Is there a best time to play slots?

No. The RNG produces identical odds at every hour of every day. Time-of-day theories persist because wins are memorable and randomness produces streaks, but no licensed slot's payout behaviour varies by clock or calendar.

Do casinos control which slots pay out?

Casinos cannot influence individual spin outcomes; that would breach their licence conditions. What they legitimately can do is choose which RTP version of a game to license, which is why the same slot pays 96.21% at one casino and 94.25% at another. That's the lever to watch, and it's printed in the game rules if you look.

Can you really improve your chances on slots?

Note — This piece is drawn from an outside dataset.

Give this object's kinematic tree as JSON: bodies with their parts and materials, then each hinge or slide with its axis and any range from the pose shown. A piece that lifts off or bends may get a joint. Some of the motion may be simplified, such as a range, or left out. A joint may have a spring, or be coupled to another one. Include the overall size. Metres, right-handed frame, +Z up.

You can't beat the house edge, but you can shrink it and shape it. Choosing a 96% version over a 92% one halves your expected loss. Matching volatility to your bankroll stops you going bust before the maths has a chance to play out. And wager-free spins let you play spins the casino paid for. Those are real, quantifiable improvements, just not a path to guaranteed profit.

Conclusion

There is no secret winning slot machine, and anyone selling you one is selling you nothing. What there is: a set of published numbers that most players never read, and a meaningful gap between the best and worst choices. Check the RTP version at your specific casino, match the volatility to what you actually want from the session, read hit frequency against payout size, run 100 demo spins before staking anything, and take wager-free offers when they're genuinely wager-free. That's the whole strategy, and it's worth several pounds per hundred wagered compared with picking blind.

Finally, remember what the maths says about every slot without exception: the expected value is negative. Slots are entertainment with a price attached, not an income source, so decide the price before you play. Set a deposit limit, set a time limit, and if it stops feeling like entertainment, stop. Our responsible gambling page has tools and support links if you ever need them.